Retype word for word the lines lying between the line containing "Write the Blender Python" and the line containing "EDGE_BEVEL = 0.8 * MM", together with those two lines themselves, and nothing besides.

* [Dataset records]
——

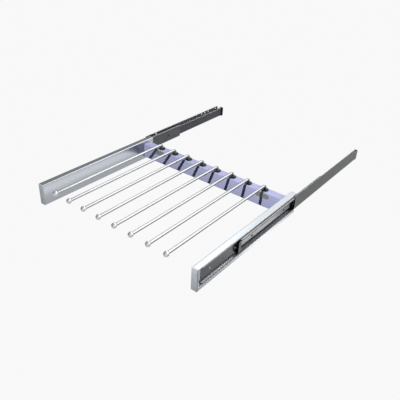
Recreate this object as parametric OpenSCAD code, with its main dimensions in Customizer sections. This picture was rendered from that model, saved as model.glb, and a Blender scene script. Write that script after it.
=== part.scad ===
// Pull-out trouser rack for a wardrobe, drawn fully pulled out.
// X runs across the wardrobe, +Y into it and +Z up. The origin is the middle of the whole.
// The two sides are mirror images, so each side piece is drawn once, for the right.

/* [Rack] */
// Clear width between the wardrobe's sides, over both slides
wardrobe_width = 614; // [540:1:1000]
// Length of a side profile over its two end caps
profile_length = 475; // [400:1:620]
// Height of a side profile
profile_height = 68; // [66:0.5:90]
// Width of a side profile
profile_width = 19; // [17:0.5:30]
// Wall of a side profile
profile_wall = 1.8; // [1.2:0.1:2.2]
// Radius on the outer edges of a side profile
profile_edge_r = 1.2; // [0.5:0.1:1.7]
// Thickness of an end cap's plate
cap_plate = 2.5; // [1.5:0.1:4]
// Length of an end cap's plugs
cap_plug = 9; // [4:0.5:14]

/* [Crossbar] */
// Height of the crossbar
crossbar_height = 50; // [42:0.5:51]
// Depth of the crossbar, front to back
crossbar_depth = 30; // [29:0.5:44]
// Wall of the crossbar
crossbar_wall = 1.8; // [1.2:0.1:2.2]
// Radius on the crossbar's outer edges
crossbar_edge_r = 2.5; // [1:0.1:3]
// Gap from the crossbar's back face to the back end of the profiles
crossbar_inset = 15.6; // [14:0.1:60]
// Length of an oval cover on the crossbar's front
cover_length = 48; // [30:1:56]
// Height of an oval cover
cover_height = 16; // [12:0.5:17]
// How far an oval cover stands out of the crossbar
cover_proud = 2; // [1:0.1:4]

/* [Rods] */
// Number of trouser rods
rod_count = 8; // [2:1:8]
// Distance from one rod to the next
rod_pitch = 60; // [45:0.5:66]
// Diameter of a rod
rod_d = 9; // [6:0.1:10]
// Diameter of the ball on the front end of a rod
ball_d = 16; // [14:0.5:22]
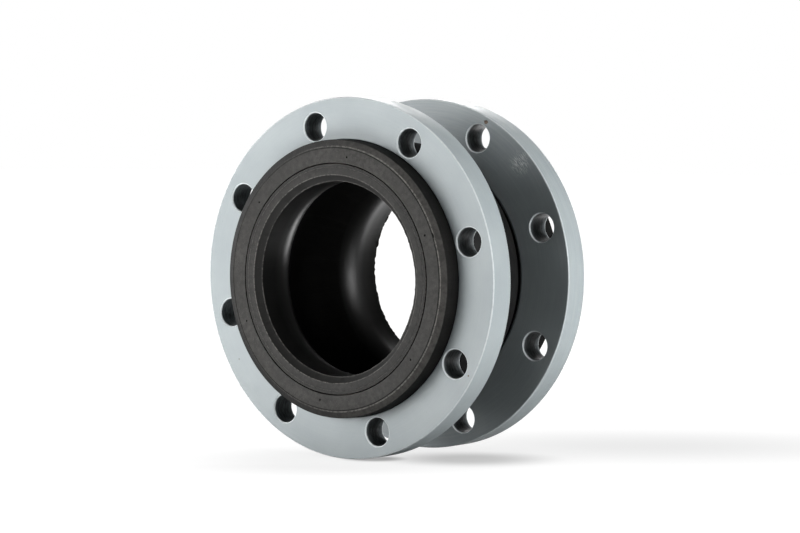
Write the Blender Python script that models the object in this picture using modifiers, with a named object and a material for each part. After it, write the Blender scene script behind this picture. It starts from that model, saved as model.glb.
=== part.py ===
"""Single-arch rubber expansion joint, 150 mm bore, with two loose steel flanges.

Every part is turned about the pipe axis. Sections are drawn in a local frame whose +Z axis is the pipe
axis, pointing out of the front end. The empty "pipe_axis" turns that frame so that the pipe axis lies
along world Y, the front end faces -Y and the joint stands on the rims of its flanges.
A section is a list of (radius, height) points, and height is counted from the mid-plane of the joint.
"""
from math import asin, cos, degrees, radians, sin, sqrt

import bmesh
import bpy

MM = 0.001

# Overall sizes
FACE_TO_FACE = 152.4 * MM
NECK_BORE_R = 75.0 * MM
RUNNING_GAP = 0.3 * MM
RUBBER_STEPS = 24
FLANGE_STEPS = 48

# Loose flanges
FLANGE_OD = 279.4 * MM
FLANGE_THICKNESS = 22.0 * MM
FLANGE_SPACING = 77.8 * MM
BOLT_CIRCLE_R = 120.65 * MM
BOLT_HOLE_R = 11.1 * MM
BOLT_COUNT = 8
HOLE_SIDES = 16
FRONT_HOLE_ANGLE = 14.8
REAR_HOLE_ANGLE = 19.0
LIP_R = 93.0 * MM
RECESS_R = 107.4 * MM
EDGE_BEVEL = 0.8 * MM

# Collar, the moulded end that the pipe flange seals against
COLLAR_R = 107.0 * MM
FACE_R = 101.8 * MM
FACE_BEVEL_HEIGHT = 2.2 * MM
FACE_GROOVE_R = 88.4 * MM
FACE_GROOVE_WIDTH = 0.5 * MM
MOUTH_R = 80.0 * MM
LEAD_IN_R = 75.4 * MM
LEAD_IN_DEPTH = 4.5 * MM
COVER_NECK_R = 91.8 * MM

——

* [Exercise response]
Write the Blender Python script that models the object in this picture using modifiers, with a named object and a material for each part. After it, write the Blender scene script behind this picture. It starts from that model, saved as model.glb.
=== part.py ===
"""Single-arch rubber expansion joint, 150 mm bore, with two loose steel flanges.

Every part is turned about the pipe axis. Sections are drawn in a local frame whose +Z axis is the pipe
axis, pointing out of the front end. The empty "pipe_axis" turns that frame so that the pipe axis lies
along world Y, the front end faces -Y and the joint stands on the rims of its flanges.
A section is a list of (radius, height) points, and height is counted from the mid-plane of the joint.
"""
from math import asin, cos, degrees, radians, sin, sqrt

import bmesh
import bpy

MM = 0.001

# Overall sizes
FACE_TO_FACE = 152.4 * MM
NECK_BORE_R = 75.0 * MM
RUNNING_GAP = 0.3 * MM
RUBBER_STEPS = 24
FLANGE_STEPS = 48

# Loose flanges
FLANGE_OD = 279.4 * MM
FLANGE_THICKNESS = 22.0 * MM
FLANGE_SPACING = 77.8 * MM
BOLT_CIRCLE_R = 120.65 * MM
BOLT_HOLE_R = 11.1 * MM
BOLT_COUNT = 8
HOLE_SIDES = 16
FRONT_HOLE_ANGLE = 14.8
REAR_HOLE_ANGLE = 19.0
LIP_R = 93.0 * MM
RECESS_R = 107.4 * MM
EDGE_BEVEL = 0.8 * MM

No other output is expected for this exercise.